# What are the most mundane things you use your Mac for?



## TommyWillB (Nov 27, 2002)

I know we all use our Mac's for some cool and fun stuff... but what are the things that you use your Mac for just because it's there? These are the things you don't really need a Mac (or even a computer) to do, but you just prefer doing them this way.

The things that come to mind for me are chores like paying bills...

Does doing these things on your Mac make them better?




I guess the converse to this question is what are the things that have you done with your Mac that has most changed the/your world?


----------



## macavenger (Nov 27, 2002)

The most mundane task I have done on my Mac would be, I believe, reading the comics. On the other hand, I get a lot more and more conveniently than getting the newspaper, so it is worth it


----------



## kilowatt (Nov 27, 2002)

When I work on my sgi, I prop my feet up on the g4 tower. The nice ventilation keeps my feet quite warm.

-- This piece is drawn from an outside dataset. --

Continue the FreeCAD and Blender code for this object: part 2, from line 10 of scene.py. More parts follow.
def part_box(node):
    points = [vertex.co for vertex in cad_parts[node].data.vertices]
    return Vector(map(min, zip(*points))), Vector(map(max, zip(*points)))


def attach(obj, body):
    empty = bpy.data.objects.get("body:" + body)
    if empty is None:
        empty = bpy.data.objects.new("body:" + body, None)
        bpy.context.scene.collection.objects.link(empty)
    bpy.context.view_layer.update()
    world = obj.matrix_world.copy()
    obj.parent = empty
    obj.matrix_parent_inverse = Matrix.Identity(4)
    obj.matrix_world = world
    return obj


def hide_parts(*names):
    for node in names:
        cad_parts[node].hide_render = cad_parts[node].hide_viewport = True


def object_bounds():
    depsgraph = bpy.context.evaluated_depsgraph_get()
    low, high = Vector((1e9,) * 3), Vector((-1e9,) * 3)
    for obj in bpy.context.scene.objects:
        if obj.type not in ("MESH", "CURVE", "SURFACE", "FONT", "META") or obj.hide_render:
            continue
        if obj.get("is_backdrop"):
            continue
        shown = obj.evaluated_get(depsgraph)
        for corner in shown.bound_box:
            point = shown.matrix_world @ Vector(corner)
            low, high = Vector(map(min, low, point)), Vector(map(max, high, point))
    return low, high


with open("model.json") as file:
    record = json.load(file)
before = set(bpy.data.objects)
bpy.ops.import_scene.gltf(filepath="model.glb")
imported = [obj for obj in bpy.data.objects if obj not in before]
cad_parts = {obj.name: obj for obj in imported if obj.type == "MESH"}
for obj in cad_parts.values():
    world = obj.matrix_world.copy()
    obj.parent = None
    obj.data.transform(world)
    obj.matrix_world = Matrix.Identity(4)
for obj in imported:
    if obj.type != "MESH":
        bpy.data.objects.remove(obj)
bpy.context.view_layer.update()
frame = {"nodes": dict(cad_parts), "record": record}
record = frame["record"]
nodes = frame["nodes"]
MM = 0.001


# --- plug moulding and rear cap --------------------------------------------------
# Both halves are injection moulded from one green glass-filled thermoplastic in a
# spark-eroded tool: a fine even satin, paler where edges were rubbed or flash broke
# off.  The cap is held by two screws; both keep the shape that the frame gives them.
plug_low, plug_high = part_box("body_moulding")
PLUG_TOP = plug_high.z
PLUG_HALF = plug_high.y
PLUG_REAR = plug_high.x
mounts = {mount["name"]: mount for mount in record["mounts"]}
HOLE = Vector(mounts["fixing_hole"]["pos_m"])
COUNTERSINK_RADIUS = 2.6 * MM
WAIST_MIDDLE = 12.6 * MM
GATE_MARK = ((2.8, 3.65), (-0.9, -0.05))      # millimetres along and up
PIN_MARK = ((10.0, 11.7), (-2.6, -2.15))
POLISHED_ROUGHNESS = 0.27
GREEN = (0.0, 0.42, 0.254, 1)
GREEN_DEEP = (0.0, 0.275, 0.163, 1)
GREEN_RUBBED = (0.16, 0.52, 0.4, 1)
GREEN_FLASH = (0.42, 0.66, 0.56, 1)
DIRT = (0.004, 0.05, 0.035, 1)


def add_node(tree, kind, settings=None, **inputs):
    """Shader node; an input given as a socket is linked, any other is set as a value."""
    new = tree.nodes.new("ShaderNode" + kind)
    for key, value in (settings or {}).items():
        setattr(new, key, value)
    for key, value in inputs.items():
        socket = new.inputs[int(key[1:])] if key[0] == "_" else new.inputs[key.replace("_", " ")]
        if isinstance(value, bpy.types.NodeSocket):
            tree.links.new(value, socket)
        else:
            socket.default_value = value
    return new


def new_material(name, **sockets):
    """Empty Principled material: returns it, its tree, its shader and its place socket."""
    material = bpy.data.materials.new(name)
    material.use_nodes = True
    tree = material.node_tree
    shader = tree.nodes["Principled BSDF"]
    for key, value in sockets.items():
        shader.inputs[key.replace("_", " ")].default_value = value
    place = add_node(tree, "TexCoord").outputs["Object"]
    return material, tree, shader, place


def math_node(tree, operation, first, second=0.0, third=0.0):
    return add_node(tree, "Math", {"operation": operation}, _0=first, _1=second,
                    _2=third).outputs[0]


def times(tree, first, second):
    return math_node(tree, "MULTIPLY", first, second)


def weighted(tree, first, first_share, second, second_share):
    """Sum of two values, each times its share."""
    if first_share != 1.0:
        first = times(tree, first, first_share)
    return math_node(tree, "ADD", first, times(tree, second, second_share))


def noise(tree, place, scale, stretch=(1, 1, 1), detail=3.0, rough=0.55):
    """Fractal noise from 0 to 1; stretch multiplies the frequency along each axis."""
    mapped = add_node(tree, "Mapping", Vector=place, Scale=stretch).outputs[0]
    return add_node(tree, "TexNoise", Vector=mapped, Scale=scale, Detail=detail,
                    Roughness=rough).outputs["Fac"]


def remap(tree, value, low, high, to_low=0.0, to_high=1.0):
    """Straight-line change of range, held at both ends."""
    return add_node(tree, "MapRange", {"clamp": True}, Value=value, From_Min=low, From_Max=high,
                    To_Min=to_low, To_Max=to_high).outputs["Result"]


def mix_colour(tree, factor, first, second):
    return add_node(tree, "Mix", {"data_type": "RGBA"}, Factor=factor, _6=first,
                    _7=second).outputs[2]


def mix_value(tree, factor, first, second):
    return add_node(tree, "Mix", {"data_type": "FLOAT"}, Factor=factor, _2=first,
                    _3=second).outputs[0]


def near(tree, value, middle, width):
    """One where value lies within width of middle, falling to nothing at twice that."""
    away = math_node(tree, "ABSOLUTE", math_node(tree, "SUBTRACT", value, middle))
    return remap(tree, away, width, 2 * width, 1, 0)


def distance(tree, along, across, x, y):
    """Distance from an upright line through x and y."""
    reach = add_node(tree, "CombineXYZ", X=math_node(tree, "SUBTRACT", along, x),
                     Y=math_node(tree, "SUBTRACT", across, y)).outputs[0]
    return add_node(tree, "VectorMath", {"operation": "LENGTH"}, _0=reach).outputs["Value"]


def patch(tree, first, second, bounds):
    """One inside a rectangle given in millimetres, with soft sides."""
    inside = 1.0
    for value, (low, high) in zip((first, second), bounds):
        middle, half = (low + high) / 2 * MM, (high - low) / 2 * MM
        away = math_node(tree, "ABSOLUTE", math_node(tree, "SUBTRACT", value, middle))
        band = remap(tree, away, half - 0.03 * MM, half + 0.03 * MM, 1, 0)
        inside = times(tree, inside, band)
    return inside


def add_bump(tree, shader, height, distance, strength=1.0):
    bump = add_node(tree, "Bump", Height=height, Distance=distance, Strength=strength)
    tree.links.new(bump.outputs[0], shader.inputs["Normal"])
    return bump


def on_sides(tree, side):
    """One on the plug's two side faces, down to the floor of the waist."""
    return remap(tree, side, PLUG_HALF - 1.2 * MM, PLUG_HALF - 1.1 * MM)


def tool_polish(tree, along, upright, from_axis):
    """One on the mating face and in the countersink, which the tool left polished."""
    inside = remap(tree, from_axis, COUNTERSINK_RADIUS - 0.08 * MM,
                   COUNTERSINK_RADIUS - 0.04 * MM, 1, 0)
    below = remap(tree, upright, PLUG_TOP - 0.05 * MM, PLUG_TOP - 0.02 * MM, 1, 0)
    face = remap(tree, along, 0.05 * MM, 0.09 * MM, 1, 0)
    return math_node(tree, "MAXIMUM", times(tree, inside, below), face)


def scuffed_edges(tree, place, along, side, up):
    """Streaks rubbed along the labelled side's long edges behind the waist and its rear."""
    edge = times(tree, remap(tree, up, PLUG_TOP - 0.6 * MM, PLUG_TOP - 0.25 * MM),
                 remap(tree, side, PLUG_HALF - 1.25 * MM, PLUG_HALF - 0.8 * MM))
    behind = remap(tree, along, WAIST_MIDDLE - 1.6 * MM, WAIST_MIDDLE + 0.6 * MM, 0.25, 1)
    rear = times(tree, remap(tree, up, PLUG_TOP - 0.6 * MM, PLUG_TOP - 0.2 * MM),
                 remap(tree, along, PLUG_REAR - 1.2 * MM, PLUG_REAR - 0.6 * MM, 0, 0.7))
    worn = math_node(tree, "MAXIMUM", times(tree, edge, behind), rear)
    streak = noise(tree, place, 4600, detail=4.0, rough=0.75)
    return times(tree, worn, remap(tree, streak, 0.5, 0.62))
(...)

And when I work on the mac, the large sgi Challenge 8-processor mainframe keeps my toes nice and toasty. 

So, how's that for mundane?


----------



## twister (Nov 27, 2002)

I use a christmast light single clip to hold a pen and then i put the clip on my work G4 tower.  Then i have a pen handy at all times.  I also use the g4 as a post-it note board.  I stick important notes there.

Twister


----------



## adambyte (Nov 27, 2002)

I whack people I don't like over the head with my 5-pound hunk of Titanium. 

 

Seriously, though.... the most mundane thing I use it for is getting maps through www.MapQuest.com ... Is that boring enough?


----------



## MacLuv (Nov 27, 2002)




----------



## michaelsanford (Nov 28, 2002)

Most mindane, it's a toss-up:
- Folding@Home

or

- MarineAquarium screen saver (almost like I have fish, so something to do when my friends are all out of town, or  studying...)

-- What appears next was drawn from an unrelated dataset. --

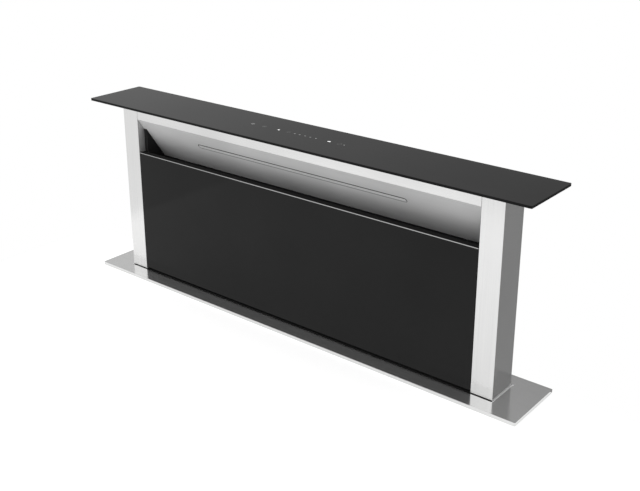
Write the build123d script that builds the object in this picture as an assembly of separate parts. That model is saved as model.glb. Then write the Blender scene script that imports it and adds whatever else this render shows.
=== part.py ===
"""Downdraft vent that rises out of a worktop, shown raised. Millimetres.

X runs along the vent, -Y is the front, +Z is up. The origin is the middle of the worktop cut-out,
level with the worktop. A telescopic tower carries a lid, a suction slot and two grease filters
behind a hinged glass panel. A gearmotor turns one long shaft, whose two pinions climb racks that
are fixed in the under-worktop casing, and a centrifugal blower on the casing draws the air out.
"""

import os
from math import acos, asin, atan2, cos, degrees, hypot, pi, radians, sin, tan

from build123d import *

os.makedirs("parts", exist_ok=True)

# ---------------------------------------------------------------- driving dimensions

# lid, flange and travel
PLATE_WIDTH = 880.0
FLANGE_LAP = 12.5
PLATE_CORNER = 2.0
LID_GLASS = 4.0
FLANGE_HEIGHT = 6.0
FLANGE_SHEET = 1.5
FLANGE_END = 50.0
RIM_DEPTH = 12.0
GASKET_GAP = 1.0
TRAVEL = 316.6
LID_GAP = 0.8

# tower
TOWER_END_GAP = 3.0
TOWER_SIDE_GAP = 5.5
TOWER_DEPTH = 55.0
TOWER_FOOT = -140.0
COLUMN_WIDTH = 36.0
COLUMN_LIP = 14.0
SHEET = 1.2
TRAY_SHEET = 1.5
TOUCH_BOARD = (196.0, 30.0, 1.6)
HEADER_HEIGHT = 25.0
HEADER_RETURN = 12.0
HEADER_SEAM = 0.5
DEFLECTOR_ANGLE = 34.0
DEFLECTOR_FOOT = 14.0
CHEEK_INSET = 8.0
CHEEK_LAP = 5.0
APRON_TOP = 6.4
APRON_RETURN = 28.0

# light slot in the deflector
SLOT_LENGTH = 433.0
SLOT_HEIGHT = 8.3
SLOT_DROP = 30.0
LENS_GAP = 0.2
LENS_RIM = 3.0
LENS_THICKNESS = 1.5
LIGHT_BAR_DEPTH = 6.0

# hinged glass panel
PANEL_GAP = 1.0
PANEL_FOOT = 10.0
PANEL_TOP = 235.0
PANEL_GLASS = 4.0
PANEL_TRAY_DEPTH = 6.8
PANEL_TRAY_INSET = 2.0
TRIM_LEG = 12.0
HINGE_INSET = 8.5
HINGE_HEIGHT = 18.0
HINGE_PIN = 2.0
HINGE_EAR = 1.5
EAR_SIZE = 9.0
PIN_HEAD = 3.5
PIN_HEAD_LENGTH = 1.5
RUNNING_GAP = 0.06
MAGNET = (7.0, 20.0)
MAGNET_DROP = 14.0
MAGNET_GAP = 0.4

# grease filters
FILTER_FOOT_Y = -1.0
FILTER_DEPTH = 8.0
FILTER_GAP = 1.0
FILTER_SHEET = 1.0
FILTER_BORDER = 12.0
FILTER_SLOTS = 14
FILTER_SLOT_WIDTH = 12.0
LEDGE = 1.5
WINDOW_BORDER = 10.0

# lift drive
SHAFT_RADIUS = 5.0
SHAFT_Z = -125.0
SHAFT_END = 3.0
BUSH_WALL = 3.0
BUSH_FLANGE = 2.0
BUSH_LENGTH = 7.0
CROSSBAR_SHEET = 1.5
CROSSBAR_HEIGHT = 30.0
CROSSBAR_FRONT = -8.0
GEAR_MODULE = 2.0
PINION_TEETH = 14
PRESSURE_ANGLE = 25.0
DEDENDUM = 1.25
FLANK_STEPS = 2
BACKLASH = 0.06
GEAR_WIDTH = 10.0
TOWER_TO_GEAR = 4.5
RACK_ABOVE_SHAFT = 25.0
GEARBOX_WIDTH = 56.0
GEARBOX_HEIGHT = 68.5
GEARBOX_GAP = 2.8
GEARBOX_ROUNDING = 5.0
LIFT_MOTOR_RADIUS = 17.0
LIFT_MOTOR_LENGTH = 82.0
LIFT_MOTOR_CHAMFER = 2.0
LIFT_MOTOR_GAP = 2.0

# guides
GLIDE_HEIGHT = 30.0
GLIDE_LENGTH = 22.0
GLIDE_FRONT = -31.0
GLIDE_BACK = -17.5
GLIDE_GAP = 0.4
GLIDE_TOP = -15.0
RAIL_SHEET = 3.0
RAIL_HALF_DEPTH = 25.0
FIN_START = 9.0
RAIL_TOP = -14.0

# casing
CASING_SIDE_GAP = 37.0
CASING_DEPTH = 90.0
CASING_LIP = 15.0
PRESSING_DEPTH = 2.5
PRESSING_MARGIN = 50.0
PRESSING_ROUNDING = 20.0
BUFFER_RADIUS = 12.0
BUFFER_HEIGHT = 22.0
BUFFER_GAP = 0.4
BUFFER_INSET = 87.0
FIXING_Y = -33.0
FIXING_SPREAD_Z = 100.0
FIXING_RADIUS = 2.5
FIXING_BELOW_TOWER = 60.0
SEAL_TOP = -5.0
SEAL_HEIGHT = 6.0
SEAL_GAP = 0.4

# blower
BLOWER_X = -60.0
BLOWER_Z = -310.0
BLOWER_DEPTH = 120.0
SCROLL_START = 86.0
SCROLL_STEP = 14.0
SCROLL_CUTOFF_ANGLE = 40.0
SCROLL_REACH = 150.0
INLET_RADIUS = 80.0
INLET_THROAT = 62.0
INLET_FLANGE = 92.0
INLET_LIP = 1.0
INLET_FIT = 1.0
WHEEL_RADIUS = 80.0
WHEEL_EYE = 66.0
WHEEL_RING = 1.5
WHEEL_WIDTH = 82.0
WHEEL_START = 13.0
BLADES = 24
BLADE_THICKNESS = 1.2
BLADE_SETBACK = 0.5
BLADE_SWEEP = 7.0
BLADE_CURVE = 20.0
WHEEL_HUB_RADIUS = 14.0
WHEEL_HUB_LENGTH = 14.0
MOTOR_SHAFT = 4.0
MOTOR_SHAFT_LENGTH = 74.0
MOTOR_RADIUS = 46.0
MOTOR_LENGTH = 62.0
MOTOR_HOLE = 40.0
MOTOR_PLATE = 74.0
MOTOR_PLATE_SHEET = 2.0
MOTOR_PLATE_HOLE = 12.0
MOTOR_CHAMFER = 8.0
MOTOR_VENTS = 8
MOTOR_VENT = (16.0, 5.0, 3.0)
MOTOR_VENT_RING = 23.0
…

Folding@Home is like watching paint dry...


----------



## mystique (Nov 28, 2002)

To use the heat to speed up the drying of my finger/toe nail polish when I'm in a hurry. 

YOU ASKED!!


----------



## TommyWillB (Nov 28, 2002)

> _Originally posted by mystique _
> *To use the heat to speed up the drying of my finger/toe nail polish when I'm in a hurry.
> 
> YOU ASKED!!  *


 Does doing some serious Photoshop filters speed up the process?

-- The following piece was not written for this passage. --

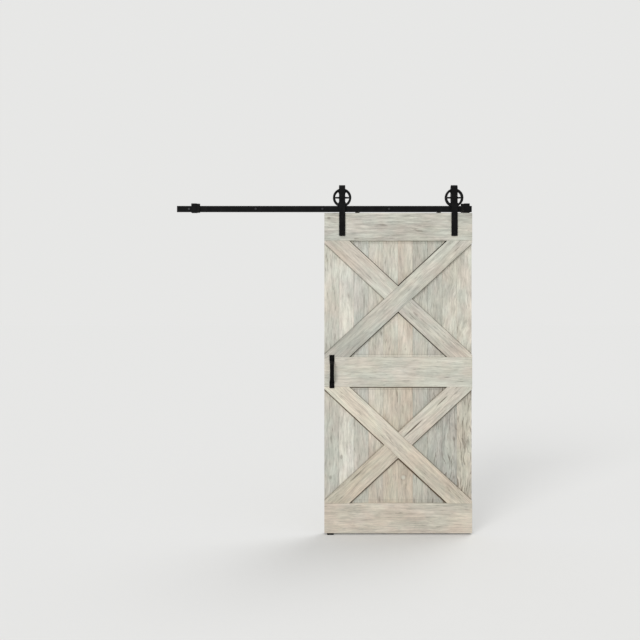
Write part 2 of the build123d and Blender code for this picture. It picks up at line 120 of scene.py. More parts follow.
# Knots and long cracks that stand out, each by how far right of and below the leaf's top left corner
# it is, its half length along the grain, its half width and how dark it is
MARKS = {
    "top_rail": ((0.028, 0.0315, 0.011, 0.007, 0.45), (0.318, 0.161, 0.160, 0.0035, 0.3)),
    "board_01": ((0.038, 1.640, 0.013, 0.007, 0.35),),
    "board_02": ((0.106, 1.513, 0.014, 0.008, 0.4),),
    "board_06": ((0.490, 1.640, 0.023, 0.018, 0.22),),
    "board_10": ((0.860, 1.365, 0.090, 0.004, 0.4), (0.872, 1.415, 0.080, 0.003, 0.4)),
    "lower_brace_half_above": (
        (0.547, 1.335, 0.078, 0.0042, 0.95),
        (0.726, 1.164, 0.045, 0.0033, 0.8),
    ),
    "lower_brace_half_below": (
        (0.196, 1.628, 0.045, 0.0045, 0.5),
        (0.222, 1.600, 0.085, 0.0028, 0.4),
    ),
}

# A knot filled with whitewash, given as the marks are, with how pale it is
FILLED = {"board_06": ((0.490, 1.640, 0.013, 0.0135, 0.6),)}

# The leaf's layout, read from the frame
LEAF_LOW, LEAF_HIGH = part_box("board_01")[0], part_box("board_10")[1]
TOP_RAIL_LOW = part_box("top_rail")[0].z
MIDDLE_RAIL_LOW, MIDDLE_RAIL_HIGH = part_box("middle_rail")[0].z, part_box("middle_rail")[1].z
OVERLAY_FRONT, BOARDS_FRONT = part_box("top_rail")[0].y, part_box("top_rail")[1].y
LEAF_CENTRE_X = (LEAF_LOW.x + LEAF_HIGH.x) / 2
FLOOR_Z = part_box("floor_guide")[0].z

# The braces' slope, from their width and the short cut at the leaf's sides
BRACE_WIDTH = 0.1143
BRACE_SIDE_CUT = 0.014
PANEL_HALF_WIDTH = (LEAF_HIGH.x - LEAF_LOW.x) / 2
PANEL_HALF_HEIGHT = (TOP_RAIL_LOW - MIDDLE_RAIL_HIGH) / 2
BRACE_RISE = PANEL_HALF_HEIGHT - BRACE_SIDE_CUT
BRACE_SLOPE = math.atan2(BRACE_RISE, PANEL_HALF_WIDTH)
BRACE_SLOPE += math.asin(BRACE_WIDTH / 2 / math.hypot(PANEL_HALF_WIDTH, BRACE_RISE))
UPRIGHT = math.pi / 2


class Finish:
    """A new material, with short ways to add nodes to it."""

    def __init__(self, name):
        self.material = bpy.data.materials.new(name)
        self.material.use_nodes = True
        self.tree = self.material.node_tree
        self.surface = self.tree.nodes["Principled BSDF"]

    def feed(self, socket, value):
        """Links a socket or sets its value, with an alpha of 1 where a colour has none."""
        if isinstance(value, bpy.types.NodeSocket):
            self.tree.links.new(value, socket)
        elif isinstance(value, tuple) and len(value) < len(getattr(socket, "default_value", value)):
            socket.default_value = (*value, 1.0)
        else:
            socket.default_value = value

    def add(self, kind, inputs, **settings):
        """A node with its settings, and its inputs by name or number."""
        node = self.tree.nodes.new("ShaderNode" + kind)
        for key, value in settings.items():
            setattr(node, key, value)
        for key, value in inputs.items():
            self.feed(node.inputs[key], value)
        return node

    def math(self, operation, *values):
        """The result of one sum on numbers."""
        return self.add("Math", dict(enumerate(values)), operation=operation).outputs[0]

    def plus(self, one, two):
        """One number and another."""
        return self.math("ADD", one, two)

    def minus(self, one, two):
        """One number less another."""
        return self.math("SUBTRACT", one, two)

    def times(self, one, two):
        """One number times another."""
        return self.math("MULTIPLY", one, two)

    def times_plus(self, one, two, three):
        """One number times another, and a third."""
        return self.math("MULTIPLY_ADD", one, two, three)

    def size(self, value):
        """A number without its sign."""
        return self.math("ABSOLUTE", value)

    def most(self, one, two):
        """The larger of two numbers."""
        return self.math("MAXIMUM", one, two)

    def place(self):
        """The point's place on its object, which is its place in the frame at rest."""
        return self.add("TexCoord", {}).outputs["Object"]

    def split(self, vector):
        """The three parts of a place."""
        return self.add("SeparateXYZ", {0: vector}).outputs

    def join(self, x, y, z):
        """A place from its three parts."""
        return self.add("CombineXYZ", {0: x, 1: y, 2: z}).outputs[0]

    def vector(self, operation, one, two):
        """The result of one sum on places."""
        return self.add("VectorMath", {0: one, 1: two}, operation=operation).outputs[0]

    def stretched(self, place, factors):
        """The place with each axis multiplied, for long or fine noise."""
        return self.vector("MULTIPLY", place, factors)

    def shifted(self, place, shift, seed):
        """The place moved by a seed's share of a shift, so that no two pieces look alike."""
        return self.vector("ADD", place, tuple(seed * part for part in shift))

    def noise(self, place, scale, detail=2.0, roughness=0.5):
        """Soft noise from 0 to 1."""
        inputs = {"Vector": place, "Scale": scale, "Detail": detail, "Roughness": roughness}
        return self.add("TexNoise", inputs).outputs[0]

    def grain_noise(self, place, kind):
        """Noise along the grain, from its squeeze on each axis, its detail and its roughness."""
        squeeze, detail, roughness = kind
        return self.noise(self.stretched(place, squeeze), 1.0, detail, roughness)

    def step(self, value, low, high, to_low=0.0, to_high=1.0):
        """A smooth step between two values."""
        inputs = {0: value, 1: low, 2: high, 3: to_low, 4: to_high}
        return self.add("MapRange", inputs, interpolation_type="SMOOTHSTEP").outputs[0]

    def mix(self, share, one, two, blend="MIX"):
        """A mix of two colours."""
        node = self.add("Mix", {0: share, 6: one, 7: two}, data_type="RGBA", blend_type=blend)
        return node.outputs[2]

    def tinted(self, colour, tint):
        """A colour times another."""
        return self.mix(1.0, colour, tint, "MULTIPLY")

    def bump(self, height, depth, strength):
        """Feeds a height in shares of a depth in metres to the surface's normal."""
        inputs = {"Strength": strength, "Distance": depth, "Height": height}
        self.feed(self.surface.inputs["Normal"], self.add("Bump", inputs).outputs[0])

    def set(self, **values):
        """Values of the surface's own sockets, with _ for each space."""
        for key, value in values.items():
            self.feed(self.surface.inputs[key.replace("_", " ")], value)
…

So you actually open the case and put your nails close to the heat sink?


----------



## chemistry_geek (Dec 2, 2002)

Responding to posts like this.


----------



## Greystroke (Dec 2, 2002)

my sentiments exactly chemistry geek...but really i'd say simple math with the calculator, like addition and multiplication, oh and Folding@Home...


----------



## mdnky (Dec 2, 2002)

As a radio...why not?


----------



## AppMan (Dec 3, 2002)

to get chicks!


----------



## mdnky (Dec 3, 2002)

> _Originally posted by AppMan _
> *to get chicks! *



Does it work? <G>


----------



## edX (Dec 3, 2002)

solitaire, especially since i have a hand held version. 

plus i like to go in my computer room when it is cold - 5 degrees warmer at least.


----------



## Shifting (Dec 3, 2002)

pornography.

you asked, and i answered.


----------



## uoba (Dec 3, 2002)

> _Originally posted by Shifting _
> *pornography.
> 
> you asked, and i answered. *



...that ain't mundane


----------



## Giaguara (Dec 3, 2002)

i use my mac for everything 

i read news... well i used to read newspapers. now mostly computer news... 

it would be easier to say what i FON'T do with my mac... now lemme think ...


----------



## fryke (Dec 3, 2002)

Hmm... I _DON'T_ listen to music on my Mac. I only do that on my iPod.


----------



## Giaguara (Dec 3, 2002)

ok i do listen to music with my mac... untill i get my ipod


----------



## Shifting (Dec 4, 2002)

> _Originally posted by mdnky _
> *Does it work? <G> *



from experience, i can say yes.

but...eh, it leaves something to be desired.

nothing beats meeting women in RL.  that's the only way to go.


----------



## Giaguara (Dec 4, 2002)

ok i use the mac for everything except sex


----------



## tamma (Dec 4, 2002)

I use my Mac as a stereo/DVD player. it is just so dam convenient. i had to by an irock just so i could listen to my MP3's on my stereo. and since i am usually at my mac working why not take a short break and watch a movie. hell my coffee potis now in my office cause i havent seen the inside of my kitchen in like 3 months


----------



## boi (Dec 4, 2002)

it heats up our dorm room. the air conditioning won't shut off and it gets freezing in here when the G4 is off or asleep.


----------